Of course, the idea that East African success was built only on natural talent and hard work has long been shattered, and so it was best to go into those trips with eyes wide open. Kipchoge has never been one to get offended when I’ve broached the doping topic with him, and he wasn’t that week. “The worst thing ever is if you use drugs,” he told me. “If you use a shortcut, even if you perform the way you performed, you will not sleep in a good way.” 

What does he say to non-believers? “I tell those who are really, truly sceptical – they need to see our training. They need to see what we are doing for the whole week.” 

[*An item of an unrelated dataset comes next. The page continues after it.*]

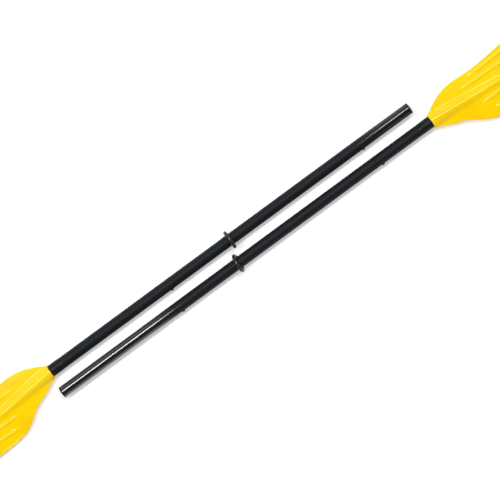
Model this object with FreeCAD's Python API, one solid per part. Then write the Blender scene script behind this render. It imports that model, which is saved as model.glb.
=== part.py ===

Having done just that, the impression was that it was a difficult workload, yes, but not the kind that circumvents the natural laws of recovery – the first major red flag you look for when assessing the legitimacy of a training group.

Of course, we can’t know for sure if Kipchoge or Bekele dabbled in the dark arts, but then again nor do we know if Messi, Ronaldo, Nadal or LeBron did. The fact their brilliance has stood the test of time in an era when the Athletics Integrity Unit has taken a scorched-earth policy to rooting out cheats in that part of the world is certainly reassuring.

As such, amid understandable caution, it’s reasonable to enjoy Kipchoge and Bekele for what they are: two of the greatest runners, and sportspeople, of all time. With both men having a ticket to the big dance, the stage is set for a definitive final act.

There’s a real chance neither wins a medal in Paris and if that’s the case, off they’ll gently go into the good night, their greatness still secure. But there’s also a chance they end up head-to-head, up front, in those climactic final miles, an Olympic gold awaiting whoever’s strongest.

Back in 1986, when Kipchoge and Bekele were taking their first steps in running, zipping around their family farms, the movie Highlander was released. It’s about a battle for immortality and as Paris draws near, pitting two all-time greats against each other, it's an appropriate time to rehash its famous tagline: There can be only one.